§ GOAL OF THE EXERCISE
Only the lines from the line with "What three.js and" through the line with "const BORDER_STRAND_THICKNESS = 4.8;" should be copied, exactly as they appear, with both ends kept.

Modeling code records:
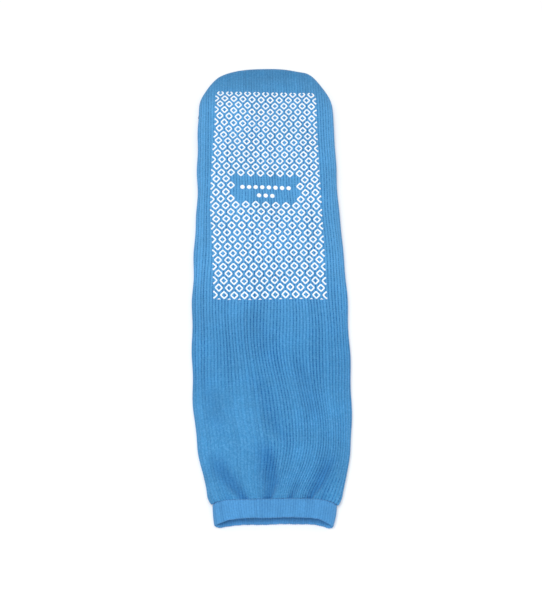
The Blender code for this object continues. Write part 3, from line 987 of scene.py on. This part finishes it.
def make_knit(name, crest, foot_crest, recess, courses, leg_groove, foot_groove, pale_tips, bump_depth):
    """Crest colour and the recess's painted shade mixed by groove and stitch, then varied by wale, yarn and
    patch.
    """
    material, tree, shader = new_material(name)
    length, beside, stitch, wale, in_ribs = knit_pattern(tree, courses)
    place = add(tree, "TexCoord").outputs["Object"]
    fuzz = add(tree, "TexNoise", {"Vector": place, "Scale": TUFTS, "Detail": 4.0, "Roughness": 0.75})
    broken = add(tree, "TexNoise", {"Vector": in_ribs, "Scale": 1.0, "Detail": 3.0, "Roughness": 0.65})
    patches = add(tree, "TexNoise", {"Vector": place, "Scale": PATCHES, "Detail": 4.0, "Roughness": 0.6})
    by_wale = add(tree, "TexWhiteNoise", {"W": wale}, noise_dimensions="1D")

    # The recess: painted shade, dark towards its bottom, crossed by stitches and broken up.
    groove = add(tree, "Math", {0: beside, 1: 3.4}, operation="POWER")
    crossing = add(tree, "Math", {0: stitch, 1: 0.30, 2: 0.70}, operation="MULTIPLY_ADD")
    speckle = add(tree, "Math", {0: groove, 1: crossing}, operation="MULTIPLY")
    uneven = add(tree, "MapRange", {"Value": broken, 1: 0.35, 2: 0.65, 3: 0.2, 4: 1.65})
    dark = add(tree, "Math", {0: speckle, 1: uneven}, operation="MULTIPLY")

    # How much of it shows: less on the foot and at the toe, less in felt, and not the same on every rib.
    strength = add(tree, "MapRange", {"Value": length, 1: FOOT_FROM, 2: 0.56, 3: leg_groove, 4: foot_groove})
    closing = add(tree, "MapRange", {"Value": length, 1: TOE_FROM, 2: 0.96, 3: 1.0, 4: 0.35})
    strength = add(tree, "Math", {0: strength, 1: closing}, operation="MULTIPLY")
    by_rib = add(tree, "MapRange", {"Value": by_wale, 3: 1.5, 4: 0.5})
    felt = add(tree, "Attribute", attribute_name="matted").outputs["Fac"]
    clear = add(tree, "MapRange", {"Value": felt, 3: 1.3, 4: 0.35})
    open_ribs = add(tree, "Math", {0: by_rib, 1: clear}, operation="MULTIPLY")
    seen = add(tree, "Math", {0: strength, 1: open_ribs}, operation="MULTIPLY")
    shade = add(tree, "Math", {0: dark, 1: seen}, operation="MULTIPLY", use_clamp=True)

    # The colour: paler on the foot, with pale tips, and the painted shade colour in the recesses and in the
    # gathers' troughs.
    on_foot = add(tree, "MapRange", {"Value": length, 1: FOOT_FROM, 2: 0.52})
    off_toe = add(tree, "MapRange", {"Value": length, 1: TOE_FROM, 2: 0.97, 3: 1.0, 4: 0.0})
    pale = add(tree, "Math", {0: on_foot, 1: off_toe}, operation="MULTIPLY")
    high = add(tree, "Mix", {0: pale, 6: linear(crest), 7: linear(foot_crest)}, data_type="RGBA")
    tips = add(tree, "MapRange", {"Value": fuzz, 1: 0.45, 2: 0.75, 3: 0.0, 4: pale_tips})
    tipped = add(tree, "Mix", {0: tips, 6: high, 7: linear("#86BDE6")}, data_type="RGBA")
    # Painted shade in the gathers' troughs, added to the painted shade of the recesses.
    painted_trough_shade = add(tree, "Attribute", attribute_name="painted_trough_shade").outputs["Fac"]
    closed = add(tree, "Math", {0: painted_trough_shade, 1: 0.42, 2: shade}, operation="MULTIPLY_ADD")
    colour = add(tree, "Mix", {0: closed, 6: tipped, 7: linear(recess)}, data_type="RGBA")

    # Its brightness: varied by yarn, patch, clump and rib, and a little less at the toe, which is painted
    # shade.
    yarn = add(tree, "MapRange", {"Value": fuzz, 1: 0.3, 2: 0.7, 3: 0.84, 4: 1.08})
    cloth = add(tree, "MapRange", {"Value": patches, 1: 0.3, 2: 0.7, 3: 0.90, 4: 1.08})
    clumps = add(tree, "MapRange", {"Value": broken, 1: 0.3, 2: 0.7, 3: 0.95, 4: 1.04})
    rib = add(tree, "MapRange", {"Value": by_wale, 3: 0.95, 4: 1.04})
    # Painted shade at the toe, where it closes and slopes down.
    toe = add(tree, "MapRange", {"Value": length, 1: TOE_FROM, 2: 0.98, 3: 1.0, 4: 0.90})
    value = add(tree, "Math", {0: cloth, 1: clumps}, operation="MULTIPLY")
    for share in (yarn, rib, toe):
        value = add(tree, "Math", {0: share, 1: value}, operation="MULTIPLY")
    varied = add(tree, "HueSaturation", {"Value": value, "Color": colour})

    # The surface: rough fur, with a bump of tufts and loops that sinks into the recess.
    rough = add(tree, "MapRange", {"Value": fuzz, 1: 0.3, 2: 0.7, 3: 0.82, 4: 0.98})
    loops = add(tree, "Math", {0: stitch, 1: 0.25}, operation="MULTIPLY")
    fur = add(tree, "Math", {0: fuzz, 1: 1.2, 2: loops}, operation="MULTIPLY_ADD")
    relief = add(tree, "Math", {0: dark, 1: -0.6, 2: fur}, operation="MULTIPLY_ADD")
    bump = add(tree, "Bump", {"Strength": 0.8, "Distance": bump_depth, "Height": relief})
    fill(tree, shader, {"Base Color": varied, "Roughness": rough, "Normal": bump, "Specular IOR Level": 0.2})
    fill(tree, shader, {"Sheen Weight": 0.2, "Sheen Roughness": 0.5, "Sheen Tint": linear("#CFE6F7")})
    return material


# %% Terry knit material
# The recess colour is painted shade between the ribs.
terry_knit = make_knit(
    "brushed terry knit", crest="#408CC3", foot_crest="#519CD3", recess="#0E5A9C", courses=COURSES,
    leg_groove=1.0, foot_groove=0.8, pale_tips=0.32, bump_depth=0.0004,
)
knit_tube.data.materials.append(terry_knit)
print("nodes in the terry:", len(terry_knit.node_tree.nodes))

# %% [markdown]
# ## Elastic rib
# The welt is knitted of the same yarn with an elastic thread laid in, which closes its stitches up. It is
# finer, smoother and a little paler than the terry, with less fur, so the same tree serves with shallower
# grooves.

# %% Elastic rib material
# The recess colour is painted shade between the ribs.
elastic_rib = make_knit(
    "elastic rib", crest="#4E93CC", foot_crest="#4E93CC", recess="#2A6FB0", courses=WELT_COURSES,
    leg_groove=0.6, foot_groove=0.6, pale_tips=0.08, bump_depth=0.0002,
)
welt.data.materials.append(elastic_rib)
print("nodes in the elastic rib:", len(elastic_rib.node_tree.nodes))

# %% [markdown]
# ## Linking thread and silicone
# The linking thread is a plain dyed polyester, a shade deeper than the cloth, twisted, with a slight gloss.
# The marks are white silicone: smooth and rubbery, with a soft highlight, a fine pebble where the paste met
# the weave, and a faint blue tint that varies in patches.

# %% Thread and silicone materials
PEBBLE = 1900.0  # to the metre: about half a millimetre across
SILICONE_IOR = 1.41


def make_thread():
    """A twisted thread: a sine along and round the cord lowers the gaps between its plies and paints them
    darker as shade.
    """
    material, tree, shader = new_material("linking thread")
    uv = add(tree, "UVMap", uv_map="wales")
    round_cord, along_cord = add(tree, "SeparateXYZ", {0: uv}).outputs[:2]
    along = add(tree, "Math", {0: along_cord, 1: CORD_UNIT / STITCH}, operation="MULTIPLY")
    around = add(tree, "Math", {0: round_cord, 1: 0.7, 2: along}, operation="MULTIPLY_ADD")
    turn = add(tree, "Math", {0: around, 1: 6.0 * math.pi}, operation="MULTIPLY")
    ply = add(tree, "Math", {0: turn}, operation="SINE")
    mix = add(tree, "MapRange", {"Value": ply, 1: -1.0, 2: 1.0})
    # Painted shade: the darker colour lies in the gaps between the plies.
    colour = add(tree, "Mix", {0: mix, 6: linear("#3A78AE"), 7: linear("#5296CC")}, data_type="RGBA")
    bump = add(tree, "Bump", {"Strength": 0.6, "Distance": 0.0002, "Height": mix})
    fill(tree, shader, {"Base Color": colour, "Roughness": 0.7, "Normal": bump})
    return material


def make_silicone():
    """White rubber whose gloss and height vary with a fine noise, and its tint with a coarser one."""
    material, tree, shader = new_material("white silicone print")
    place = add(tree, "TexCoord").outputs["Object"]
    pebble = add(tree, "TexNoise", {"Vector": place, "Scale": PEBBLE, "Detail": 2.0, "Roughness": 0.6})
    patches = add(tree, "TexNoise", {"Vector": place, "Scale": 160.0, "Detail": 2.0})
    tint = add(tree, "MapRange", {"Value": patches, 1: 0.35, 2: 0.65})
    colour = add(tree, "Mix", {0: tint, 6: linear("#EAF3FA"), 7: linear("#FCFDFE")}, data_type="RGBA")
    rough = add(tree, "MapRange", {"Value": pebble, 1: 0.3, 2: 0.7, 3: 0.40, 4: 0.60})
    bump = add(tree, "Bump", {"Strength": 0.4, "Distance": 0.0001, "Height": pebble})
    fill(tree, shader, {"Base Color": colour, "Roughness": rough, "Normal": bump, "IOR": SILICONE_IOR})
    return material


toe_seam.data.materials.append(make_thread())
silicone = make_silicone()
for marks in (top_marks, sole_marks):
    marks.data.materials.append(silicone)
print("materials:", sorted(material.name for material in bpy.data.materials))

# %% [markdown]
# ## Floor, light and camera
# The sock is shown as in a catalogue: on a plain pale floor, under a broad soft lamp high above the leg,
# with a white surround that fills the shadows. The camera looks down at 64 degrees from the mouth's end,
# turned a degree to the right, so the toe leans a little to the left.

# %% Floor
FLOOR_HALF = 4.0
FLOOR_DROP = 0.0003  # a hair under the sock, so that the two surfaces don't meet


def make_floor():
    """A level square far larger than the view."""
    corners = ((-1, -1), (1, -1), (1, 1), (-1, 1))
    mesh = bpy.data.meshes.new("floor")
    mesh.from_pydata([(FLOOR_HALF * x, FLOOR_HALF * y, -FLOOR_DROP) for x, y in corners], [], [(0, 1, 2, 3)])
    floor = bpy.data.objects.new("floor", mesh)
    bpy.context.scene.collection.objects.link(floor)
    material, tree, shader = new_material("pale paper floor")
    fill(tree, shader, {"Base Color": linear("#F7F7F7"), "Roughness": 0.95})
    mesh.materials.append(material)
    return floor


make_floor()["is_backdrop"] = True
print("the floor is", 2 * FLOOR_HALF, "m wide")

# %% Light
SURROUND = 0.70

world = bpy.data.worlds.new("white studio")
bpy.context.scene.world = world
world.use_nodes = True
background = world.node_tree.nodes["Background"]
fill(world.node_tree, background, {"Color": linear("#FFFFFF"), "Strength": SURROUND})


def add_lamp(name, place, size, power):
    """A square area light at a place, turned to the middle of the sock."""
    light = bpy.data.lights.new(name, "AREA")
    light.size = size
    light.energy = power
    lamp = bpy.data.objects.new(name, light)
    lamp.location = place
    lamp.rotation_euler = (-Vector(place)).to_track_quat("-Z", "Y").to_euler()
    bpy.context.scene.collection.objects.link(lamp)


add_lamp("key", place=(-0.10, -0.30, 1.3), size=0.6, power=10.2)
bpy.context.scene.view_settings.view_transform = "Standard"

# %% Camera
ELEVATION = math.radians(64.0)
AZIMUTH = math.radians(1.2)
TARGET = Vector((0.00098, -0.0232, 0.0))
DISTANCE = 0.8023
SENSOR = 36.0
PHOTO_HEIGHT = 605.0  # pixels, the photo's longer side, which the sensor's width covers
FOCAL_LENGTH = 1000.0  # in the photo's pixels

lens = bpy.data.cameras.new("camera")
lens.sensor_width = SENSOR
lens.lens = SENSOR * FOCAL_LENGTH / PHOTO_HEIGHT
camera = bpy.data.objects.new("camera", lens)
back = Vector((
    -math.sin(AZIMUTH) * math.cos(ELEVATION),
    -math.cos(AZIMUTH) * math.cos(ELEVATION),
    math.sin(ELEVATION),
))
camera.location = TARGET + back * DISTANCE
camera.rotation_euler = (-back).to_track_quat("-Z", "Y").to_euler()
bpy.context.scene.collection.objects.link(camera)
bpy.context.scene.camera = camera
print("camera at", [round(value, 3) for value in camera.location])

# %% [markdown]
# ## Sizes
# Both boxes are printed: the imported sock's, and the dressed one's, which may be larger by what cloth
# stands proud. The dressed sock must stay as large as the imported one, give or take what cloth may stand
# proud.

# %% Sizes
dressed_box = [list(corner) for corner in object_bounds()]
for title, (low, high) in (("packed", cad_box), ("dressed", dressed_box)):
    print(title, "size in mm:", [round(1000 * (b - a), 1) for a, b in zip(low, high)])
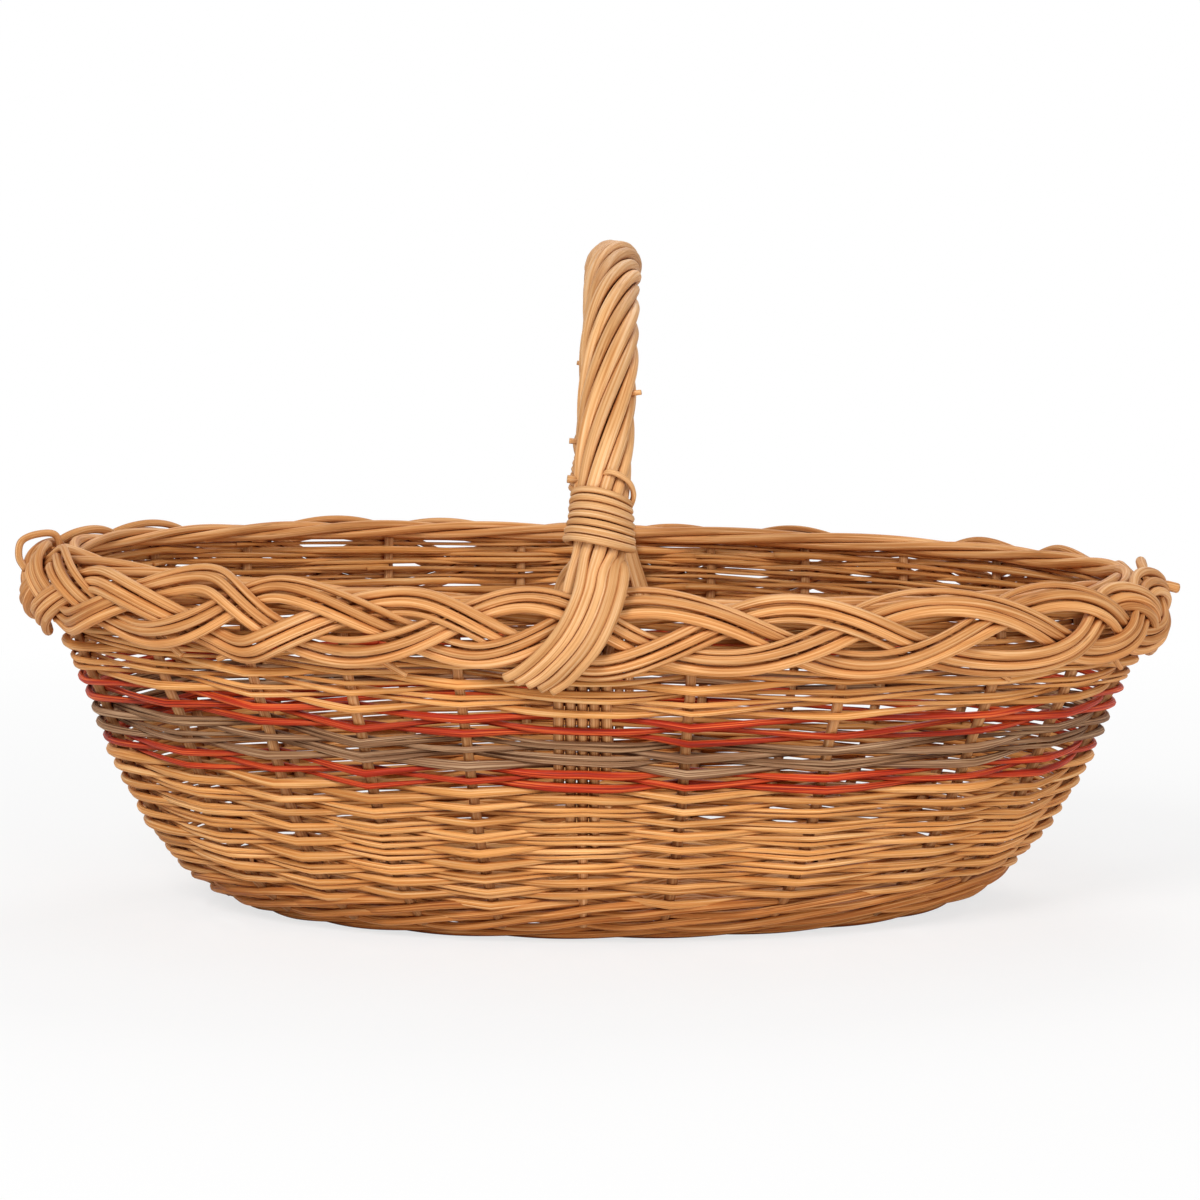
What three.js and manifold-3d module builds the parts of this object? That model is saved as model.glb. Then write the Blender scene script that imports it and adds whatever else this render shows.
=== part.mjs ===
// Oval willow foraging basket with a fixed roped handle.
// Millimetres, +Z up. X runs along the basket, Y across it, and the origin lies on the floor
// below the middle of the basket.
import * as THREE from 'three';
import { mergeVertices } from 'three/addons/utils/BufferGeometryUtils.js';
import Module from 'manifold-3d';

const wasm = await Module();
wasm.setup();

// Driving sizes of the basket
const BASE_HALF_LENGTH = 176;
const BASE_HALF_WIDTH = 113;
const RIM_HALF_LENGTH = 264;
const RIM_HALF_WIDTH = 170;
const HANDLE_TOP = 325;
const RIM_TILT = 6.5;
const CLEARANCE = 0.35;

// Heights of the courses, each from the top of the one below
const FOOT_HEIGHT = 7;
const UPSETT_HEIGHT = 12.6;
const LOWER_SIDING_HEIGHT = 57;
const LOWER_RED_HEIGHT = 10;
const GREY_HEIGHT = 14.5;
const UPPER_RED_HEIGHT = 11.5;
const UPPER_SIDING_HEIGHT = 25;
const RIM_SIDING_HEIGHT = 24.5;
const BORDER_HEIGHT = 33;
const SIDING_BELLY_SHARE = 0.35;
const SIDING_SHOULDER_SHARE = 0.68;

// Rods
const STAKE_RADIUS = 2.5;
const WEAVER_THICKNESS = 4.2;
const FOOT_WIDTH = 10;
const INNER_RIM_RADIUS = 2.7;
const CORE_RADIUS = 2.45;
const ROPING_RADIUS = 2.7;
const BINDING_RADIUS = 1.4;

// Base
const BASE_THICKNESS = 13;
const BASE_HOLLOW_DEPTH = 2.1;
const CROSS_STICK_RADIUS = 4.6;
const LONG_STICK_RADIUS = 2.5;
const LONG_STICK_PITCH = 5.5;
const CROSS_STICK_PITCH = 44;
const STICK_END_MARGIN = 3;

// Plaited border
const BORDER_WAVES = 9;
const BORDER_STEPS_PER_WAVE = 9;
const BORDER_SWING = 13.4;
const BORDER_HANG = 3;
const BORDER_DEPTH_SWING = 4.2;
const BORDER_STRAND_WIDTH = 9.2;
const BORDER_STRAND_THICKNESS = 4.8;

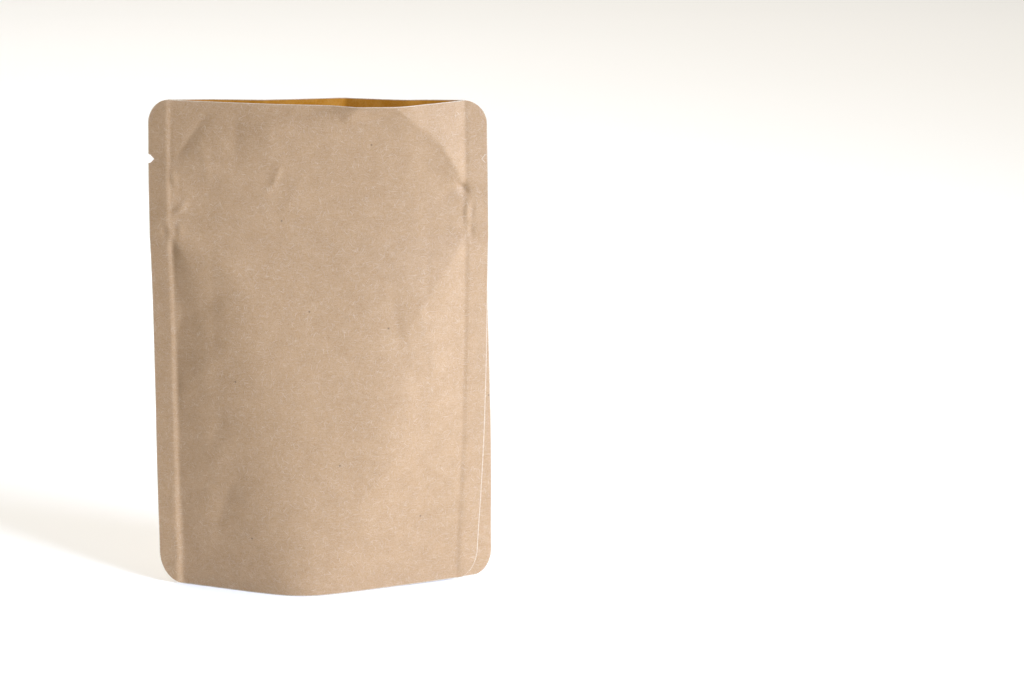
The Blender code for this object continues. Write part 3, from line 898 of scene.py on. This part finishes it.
def set_floor():
    """A plain pale floor, just under the pouch."""
    bm = bmesh.new()
    bmesh.ops.create_grid(bm, x_segments=1, y_segments=1, size=FLOOR_HALF)
    bmesh.ops.translate(bm, verts=bm.verts, vec=(0, 0, -FLOOR_DROP))
    mesh = bpy.data.meshes.new("floor")
    bm.to_mesh(mesh)
    bm.free()
    floor = bpy.data.objects.new("floor", mesh)
    bpy.context.scene.collection.objects.link(floor)
    material, make, surface = new_material("pale_floor")
    place = make.add("ShaderNodeTexCoord").outputs["Object"]
    haze = make.noise(place, 3.0, 2.0, 0.5)
    colour = make.mix(haze, *PALE_FLOOR)
    make.plug(surface.inputs["Base Color"], colour)
    make.plug(surface.inputs["Roughness"], 0.9)
    mesh.materials.append(material)


def set_world():
    """The pale room's own even light."""
    world = bpy.data.worlds.new("studio")
    world.use_nodes = True
    background = world.node_tree.nodes["Background"]
    background.inputs["Color"].default_value = (1, 1, 1, 1)
    background.inputs["Strength"].default_value = ROOM_LIGHT
    bpy.context.scene.world = world


def set_studio():
    set_camera()
    set_floor()
    set_world()
    set_light("key", **KEY)
    set_light("top", **TOP)
    bpy.context.scene.view_settings.view_transform = "Standard"


def frame_shift():
    """From the sheets' own axes to the frame's: the middle of the bottom of the box goes to the origin."""
    places = []
    for side in ("front", "back"):
        u, v = sheet_grid(side)
        places.append(bent(side, u, v, marked=False).reshape(-1, 3))
    points = np.concatenate(places)
    low, high = points.min(axis=0), points.max(axis=0)
    return np.array([-(low[0] + high[0]) / 2, -(low[1] + high[1]) / 2, -low[2]])


def main():
    shift = frame_shift()
    fibres = fibre_group()
    paper = kraft_paper(fibres)
    inside = lined_inside(fibres)
    edge = cut_edge()
    plastic = zip_plastic()
    outside_in = [paper, inside, edge]
    pieces = [
        sheet_piece("front", shift, outside_in),
        sheet_piece("back", shift, outside_in),
        gusset_piece(shift, [inside, paper, edge]),
        zip_piece("front", shift, [plastic, plastic, plastic]),
        zip_piece("back", shift, [plastic, plastic, plastic]),
    ]
    for piece in pieces:
        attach(piece, "root")
        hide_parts("pouch")
    set_studio()


main()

§ EXERCISE ANSWER
What three.js and manifold-3d module builds the parts of this object? That model is saved as model.glb. Then write the Blender scene script that imports it and adds whatever else this render shows.
=== part.mjs ===
// Oval willow foraging basket with a fixed roped handle.
// Millimetres, +Z up. X runs along the basket, Y across it, and the origin lies on the floor
// below the middle of the basket.
import * as THREE from 'three';
import { mergeVertices } from 'three/addons/utils/BufferGeometryUtils.js';
import Module from 'manifold-3d';

const wasm = await Module();
wasm.setup();

// Driving sizes of the basket
const BASE_HALF_LENGTH = 176;
const BASE_HALF_WIDTH = 113;
const RIM_HALF_LENGTH = 264;
const RIM_HALF_WIDTH = 170;
const HANDLE_TOP = 325;
const RIM_TILT = 6.5;
const CLEARANCE = 0.35;

// Heights of the courses, each from the top of the one below
const FOOT_HEIGHT = 7;
const UPSETT_HEIGHT = 12.6;
const LOWER_SIDING_HEIGHT = 57;
const LOWER_RED_HEIGHT = 10;
const GREY_HEIGHT = 14.5;
const UPPER_RED_HEIGHT = 11.5;
const UPPER_SIDING_HEIGHT = 25;
const RIM_SIDING_HEIGHT = 24.5;
const BORDER_HEIGHT = 33;
const SIDING_BELLY_SHARE = 0.35;
const SIDING_SHOULDER_SHARE = 0.68;

// Rods
const STAKE_RADIUS = 2.5;
const WEAVER_THICKNESS = 4.2;
const FOOT_WIDTH = 10;
const INNER_RIM_RADIUS = 2.7;
const CORE_RADIUS = 2.45;
const ROPING_RADIUS = 2.7;
const BINDING_RADIUS = 1.4;

// Base
const BASE_THICKNESS = 13;
const BASE_HOLLOW_DEPTH = 2.1;
const CROSS_STICK_RADIUS = 4.6;
const LONG_STICK_RADIUS = 2.5;
const LONG_STICK_PITCH = 5.5;
const CROSS_STICK_PITCH = 44;
const STICK_END_MARGIN = 3;

// Plaited border
const BORDER_WAVES = 9;
const BORDER_STEPS_PER_WAVE = 9;
const BORDER_SWING = 13.4;
const BORDER_HANG = 3;
const BORDER_DEPTH_SWING = 4.2;
const BORDER_STRAND_WIDTH = 9.2;
const BORDER_STRAND_THICKNESS = 4.8;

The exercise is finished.